* **PROBLEM TO SOLVE**:
Return only the lines from the top of the material through the line marked by "top = eye +", unaltered.

* **DATASET EXCERPT**:
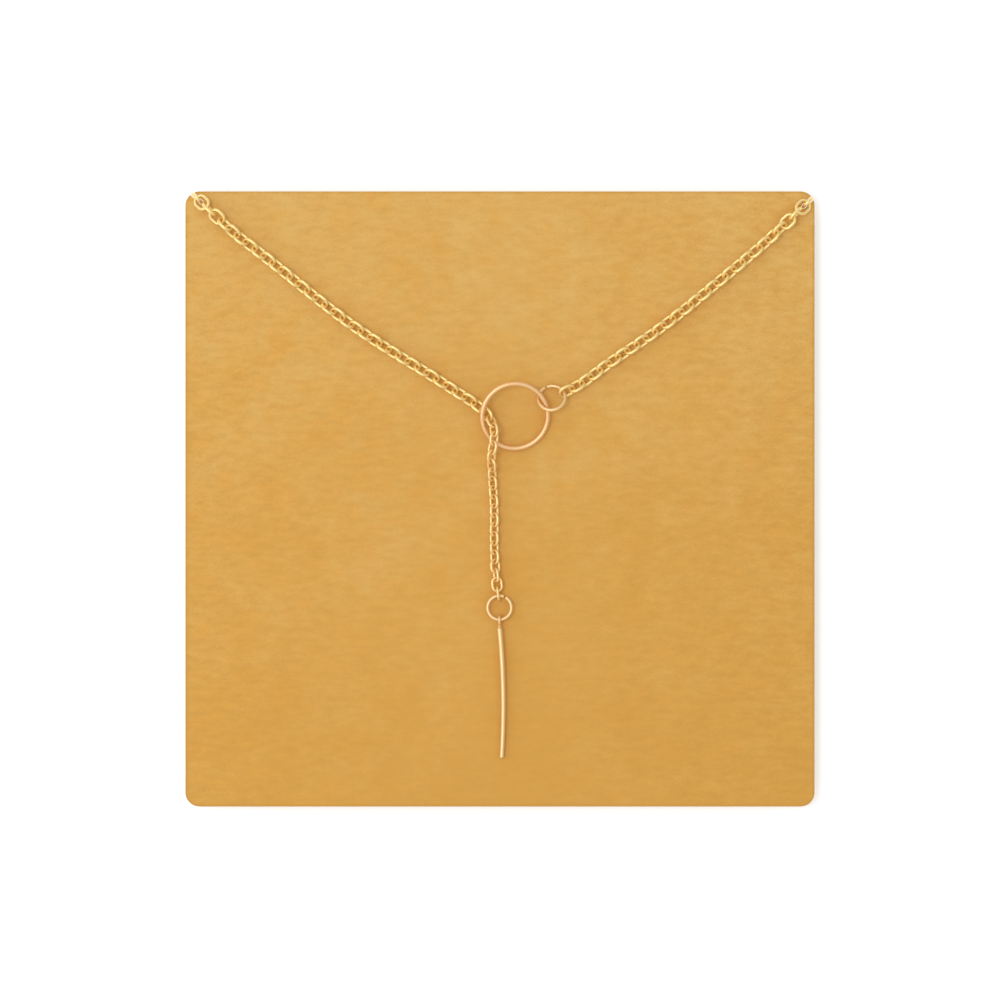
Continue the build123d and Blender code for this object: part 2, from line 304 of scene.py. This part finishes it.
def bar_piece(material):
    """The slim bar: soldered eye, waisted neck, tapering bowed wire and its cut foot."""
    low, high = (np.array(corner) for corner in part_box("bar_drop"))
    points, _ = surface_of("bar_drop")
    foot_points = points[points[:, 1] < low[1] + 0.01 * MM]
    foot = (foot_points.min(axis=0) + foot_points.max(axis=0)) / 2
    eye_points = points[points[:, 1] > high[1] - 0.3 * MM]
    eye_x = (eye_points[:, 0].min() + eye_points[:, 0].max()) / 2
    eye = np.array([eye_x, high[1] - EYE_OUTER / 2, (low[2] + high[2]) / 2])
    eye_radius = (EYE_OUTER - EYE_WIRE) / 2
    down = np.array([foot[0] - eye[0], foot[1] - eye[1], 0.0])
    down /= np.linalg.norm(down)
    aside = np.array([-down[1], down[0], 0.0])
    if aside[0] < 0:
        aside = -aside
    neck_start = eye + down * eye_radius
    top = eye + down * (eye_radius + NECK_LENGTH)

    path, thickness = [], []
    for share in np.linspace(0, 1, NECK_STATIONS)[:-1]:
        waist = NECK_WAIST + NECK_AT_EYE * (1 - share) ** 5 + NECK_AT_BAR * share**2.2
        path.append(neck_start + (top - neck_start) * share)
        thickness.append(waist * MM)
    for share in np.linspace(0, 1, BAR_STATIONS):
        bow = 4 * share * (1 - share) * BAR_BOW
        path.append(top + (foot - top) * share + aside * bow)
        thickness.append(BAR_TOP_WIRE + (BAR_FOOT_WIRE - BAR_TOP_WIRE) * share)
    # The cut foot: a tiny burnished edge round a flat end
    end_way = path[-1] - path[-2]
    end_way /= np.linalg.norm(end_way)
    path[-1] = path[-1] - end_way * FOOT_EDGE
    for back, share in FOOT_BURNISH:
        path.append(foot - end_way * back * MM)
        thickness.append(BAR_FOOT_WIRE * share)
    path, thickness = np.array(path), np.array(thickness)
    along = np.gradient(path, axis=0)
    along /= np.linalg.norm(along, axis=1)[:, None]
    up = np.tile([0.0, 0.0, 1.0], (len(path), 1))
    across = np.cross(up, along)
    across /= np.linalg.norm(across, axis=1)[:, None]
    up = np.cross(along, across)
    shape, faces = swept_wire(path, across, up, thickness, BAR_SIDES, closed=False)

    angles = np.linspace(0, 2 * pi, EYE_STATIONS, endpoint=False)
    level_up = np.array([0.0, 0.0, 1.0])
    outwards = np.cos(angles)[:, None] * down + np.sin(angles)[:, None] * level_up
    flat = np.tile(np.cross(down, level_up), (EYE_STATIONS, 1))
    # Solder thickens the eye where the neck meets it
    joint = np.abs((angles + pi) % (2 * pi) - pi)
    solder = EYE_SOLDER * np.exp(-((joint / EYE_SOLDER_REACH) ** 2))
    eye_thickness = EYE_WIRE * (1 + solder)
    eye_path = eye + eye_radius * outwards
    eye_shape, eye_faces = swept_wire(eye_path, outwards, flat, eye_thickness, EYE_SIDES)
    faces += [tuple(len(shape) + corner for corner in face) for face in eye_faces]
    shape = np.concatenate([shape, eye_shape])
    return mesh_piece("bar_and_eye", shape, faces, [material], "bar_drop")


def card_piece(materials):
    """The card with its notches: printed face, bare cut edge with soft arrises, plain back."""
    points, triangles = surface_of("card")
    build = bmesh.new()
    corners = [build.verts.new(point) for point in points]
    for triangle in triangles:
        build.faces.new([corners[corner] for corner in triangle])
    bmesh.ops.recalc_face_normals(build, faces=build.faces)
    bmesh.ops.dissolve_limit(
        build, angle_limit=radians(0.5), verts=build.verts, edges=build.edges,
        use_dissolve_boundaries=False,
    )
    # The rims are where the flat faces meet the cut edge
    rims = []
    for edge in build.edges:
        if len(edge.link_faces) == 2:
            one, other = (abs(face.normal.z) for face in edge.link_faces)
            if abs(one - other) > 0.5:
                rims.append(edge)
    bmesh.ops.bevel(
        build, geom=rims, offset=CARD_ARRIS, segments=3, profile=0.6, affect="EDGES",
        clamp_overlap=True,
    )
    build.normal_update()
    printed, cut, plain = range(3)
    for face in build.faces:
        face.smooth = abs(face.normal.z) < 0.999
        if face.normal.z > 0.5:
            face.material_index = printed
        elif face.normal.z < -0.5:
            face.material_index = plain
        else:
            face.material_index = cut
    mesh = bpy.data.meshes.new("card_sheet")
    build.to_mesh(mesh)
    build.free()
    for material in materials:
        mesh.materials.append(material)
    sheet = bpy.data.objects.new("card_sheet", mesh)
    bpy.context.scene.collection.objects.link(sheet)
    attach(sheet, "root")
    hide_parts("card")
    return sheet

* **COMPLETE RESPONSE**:
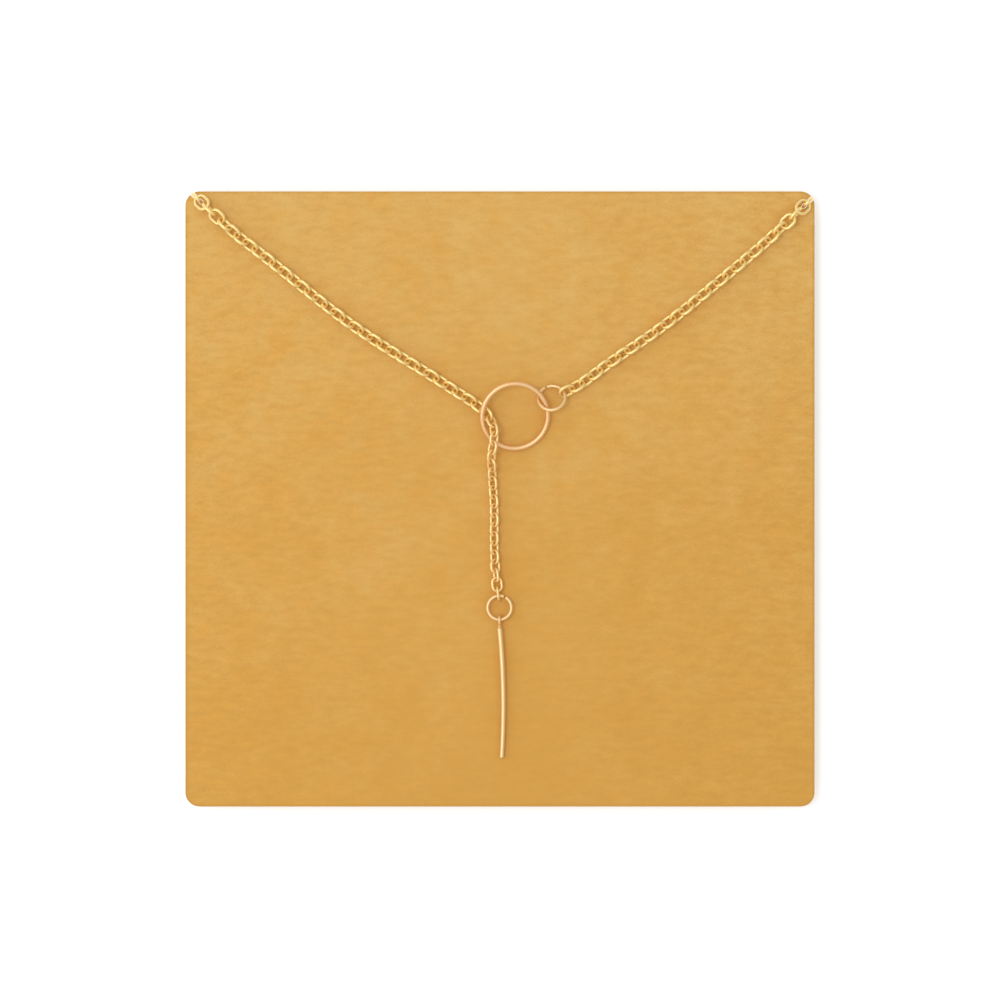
Continue the build123d and Blender code for this object: part 2, from line 304 of scene.py. This part finishes it.
def bar_piece(material):
    """The slim bar: soldered eye, waisted neck, tapering bowed wire and its cut foot."""
    low, high = (np.array(corner) for corner in part_box("bar_drop"))
    points, _ = surface_of("bar_drop")
    foot_points = points[points[:, 1] < low[1] + 0.01 * MM]
    foot = (foot_points.min(axis=0) + foot_points.max(axis=0)) / 2
    eye_points = points[points[:, 1] > high[1] - 0.3 * MM]
    eye_x = (eye_points[:, 0].min() + eye_points[:, 0].max()) / 2
    eye = np.array([eye_x, high[1] - EYE_OUTER / 2, (low[2] + high[2]) / 2])
    eye_radius = (EYE_OUTER - EYE_WIRE) / 2
    down = np.array([foot[0] - eye[0], foot[1] - eye[1], 0.0])
    down /= np.linalg.norm(down)
    aside = np.array([-down[1], down[0], 0.0])
    if aside[0] < 0:
        aside = -aside
    neck_start = eye + down * eye_radius
    top = eye + down * (eye_radius + NECK_LENGTH)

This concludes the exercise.